• WHAT YOU SHOULD DO:
Reproduce the top of the data verbatim, through and including the line that contains "RIDGE_LOW, RIDGE_HIGH = 0.3, 1.3".

• SOURCE MATERIAL:
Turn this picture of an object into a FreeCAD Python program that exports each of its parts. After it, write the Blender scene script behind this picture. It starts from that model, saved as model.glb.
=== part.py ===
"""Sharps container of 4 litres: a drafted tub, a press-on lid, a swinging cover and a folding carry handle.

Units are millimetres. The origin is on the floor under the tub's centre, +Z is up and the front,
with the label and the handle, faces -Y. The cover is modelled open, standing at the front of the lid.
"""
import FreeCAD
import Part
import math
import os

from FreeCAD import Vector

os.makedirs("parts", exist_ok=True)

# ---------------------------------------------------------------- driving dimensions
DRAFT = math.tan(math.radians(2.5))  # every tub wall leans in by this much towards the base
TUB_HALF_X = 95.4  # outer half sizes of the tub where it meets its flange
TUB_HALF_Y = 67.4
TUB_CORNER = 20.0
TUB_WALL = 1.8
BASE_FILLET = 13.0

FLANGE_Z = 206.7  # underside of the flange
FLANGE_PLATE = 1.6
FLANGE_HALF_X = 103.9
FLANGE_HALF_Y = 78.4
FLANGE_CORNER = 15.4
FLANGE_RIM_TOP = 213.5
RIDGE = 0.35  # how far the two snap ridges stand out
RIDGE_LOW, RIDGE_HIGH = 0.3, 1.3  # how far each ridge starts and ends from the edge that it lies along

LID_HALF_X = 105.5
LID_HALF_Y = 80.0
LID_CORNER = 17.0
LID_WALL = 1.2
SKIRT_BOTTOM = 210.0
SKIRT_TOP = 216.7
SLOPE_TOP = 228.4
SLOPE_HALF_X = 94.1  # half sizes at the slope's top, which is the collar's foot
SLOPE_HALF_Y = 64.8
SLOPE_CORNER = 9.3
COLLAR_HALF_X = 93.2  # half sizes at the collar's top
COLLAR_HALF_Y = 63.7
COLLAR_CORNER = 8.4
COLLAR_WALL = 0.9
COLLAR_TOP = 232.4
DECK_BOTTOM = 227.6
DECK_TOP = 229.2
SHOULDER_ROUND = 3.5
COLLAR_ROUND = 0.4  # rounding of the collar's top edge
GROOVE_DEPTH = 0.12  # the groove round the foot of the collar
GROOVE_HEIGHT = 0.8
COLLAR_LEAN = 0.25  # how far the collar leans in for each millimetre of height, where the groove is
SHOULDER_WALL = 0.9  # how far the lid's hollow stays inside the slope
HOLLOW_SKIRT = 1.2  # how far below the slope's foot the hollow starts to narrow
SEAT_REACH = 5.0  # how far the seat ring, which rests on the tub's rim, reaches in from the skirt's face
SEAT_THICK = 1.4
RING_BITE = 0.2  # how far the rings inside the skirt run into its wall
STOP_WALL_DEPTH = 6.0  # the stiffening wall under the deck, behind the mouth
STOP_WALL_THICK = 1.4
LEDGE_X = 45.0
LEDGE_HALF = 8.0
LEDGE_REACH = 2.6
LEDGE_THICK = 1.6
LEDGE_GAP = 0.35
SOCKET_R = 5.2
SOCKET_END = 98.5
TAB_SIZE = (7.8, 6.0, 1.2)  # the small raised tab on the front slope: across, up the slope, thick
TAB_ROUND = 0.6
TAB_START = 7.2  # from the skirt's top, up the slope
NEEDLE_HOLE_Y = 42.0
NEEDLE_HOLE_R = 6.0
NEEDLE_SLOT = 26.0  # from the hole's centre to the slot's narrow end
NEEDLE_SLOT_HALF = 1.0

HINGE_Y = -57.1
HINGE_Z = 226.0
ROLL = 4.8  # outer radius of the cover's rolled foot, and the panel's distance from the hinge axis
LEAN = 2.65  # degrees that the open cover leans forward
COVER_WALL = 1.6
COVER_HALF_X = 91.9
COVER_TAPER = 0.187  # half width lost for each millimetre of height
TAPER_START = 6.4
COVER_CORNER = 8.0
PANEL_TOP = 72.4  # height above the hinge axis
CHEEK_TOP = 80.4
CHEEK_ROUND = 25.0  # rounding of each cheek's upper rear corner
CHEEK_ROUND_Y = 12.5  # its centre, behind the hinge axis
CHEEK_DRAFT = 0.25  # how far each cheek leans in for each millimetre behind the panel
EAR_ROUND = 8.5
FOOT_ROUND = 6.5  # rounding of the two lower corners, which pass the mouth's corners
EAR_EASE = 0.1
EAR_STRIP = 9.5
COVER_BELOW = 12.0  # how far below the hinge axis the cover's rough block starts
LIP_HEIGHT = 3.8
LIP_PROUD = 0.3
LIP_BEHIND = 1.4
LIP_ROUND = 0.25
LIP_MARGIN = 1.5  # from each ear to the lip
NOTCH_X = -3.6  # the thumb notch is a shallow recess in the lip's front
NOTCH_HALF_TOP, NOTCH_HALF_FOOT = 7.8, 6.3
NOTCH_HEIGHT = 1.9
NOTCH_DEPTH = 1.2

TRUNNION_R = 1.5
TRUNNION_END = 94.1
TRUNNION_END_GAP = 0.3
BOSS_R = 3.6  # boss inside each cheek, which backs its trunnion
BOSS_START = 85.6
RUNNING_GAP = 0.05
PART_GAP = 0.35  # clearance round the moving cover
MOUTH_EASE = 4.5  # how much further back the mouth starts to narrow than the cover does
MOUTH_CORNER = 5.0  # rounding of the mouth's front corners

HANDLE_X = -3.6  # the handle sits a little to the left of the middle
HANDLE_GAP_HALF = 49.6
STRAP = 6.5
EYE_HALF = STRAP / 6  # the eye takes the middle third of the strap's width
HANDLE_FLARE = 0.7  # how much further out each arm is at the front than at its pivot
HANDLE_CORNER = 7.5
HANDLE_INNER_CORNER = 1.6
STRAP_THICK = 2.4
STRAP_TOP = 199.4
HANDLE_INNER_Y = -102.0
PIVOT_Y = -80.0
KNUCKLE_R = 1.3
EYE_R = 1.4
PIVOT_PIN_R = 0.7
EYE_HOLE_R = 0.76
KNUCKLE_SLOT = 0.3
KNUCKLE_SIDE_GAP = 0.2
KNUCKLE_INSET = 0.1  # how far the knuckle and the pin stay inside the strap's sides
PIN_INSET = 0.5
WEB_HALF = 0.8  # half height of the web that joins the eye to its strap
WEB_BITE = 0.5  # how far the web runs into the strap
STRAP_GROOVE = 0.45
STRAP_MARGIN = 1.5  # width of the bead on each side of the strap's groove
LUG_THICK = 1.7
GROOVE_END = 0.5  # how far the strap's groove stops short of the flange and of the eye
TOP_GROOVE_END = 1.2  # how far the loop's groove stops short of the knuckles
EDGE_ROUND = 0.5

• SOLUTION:
Turn this picture of an object into a FreeCAD Python program that exports each of its parts. After it, write the Blender scene script behind this picture. It starts from that model, saved as model.glb.
=== part.py ===
"""Sharps container of 4 litres: a drafted tub, a press-on lid, a swinging cover and a folding carry handle.

Units are millimetres. The origin is on the floor under the tub's centre, +Z is up and the front,
with the label and the handle, faces -Y. The cover is modelled open, standing at the front of the lid.
"""
import FreeCAD
import Part
import math
import os

from FreeCAD import Vector

os.makedirs("parts", exist_ok=True)

# ---------------------------------------------------------------- driving dimensions
DRAFT = math.tan(math.radians(2.5))  # every tub wall leans in by this much towards the base
TUB_HALF_X = 95.4  # outer half sizes of the tub where it meets its flange
TUB_HALF_Y = 67.4
TUB_CORNER = 20.0
TUB_WALL = 1.8
BASE_FILLET = 13.0

FLANGE_Z = 206.7  # underside of the flange
FLANGE_PLATE = 1.6
FLANGE_HALF_X = 103.9
FLANGE_HALF_Y = 78.4
FLANGE_CORNER = 15.4
FLANGE_RIM_TOP = 213.5
RIDGE = 0.35  # how far the two snap ridges stand out
RIDGE_LOW, RIDGE_HIGH = 0.3, 1.3  # how far each ridge starts and ends from the edge that it lies along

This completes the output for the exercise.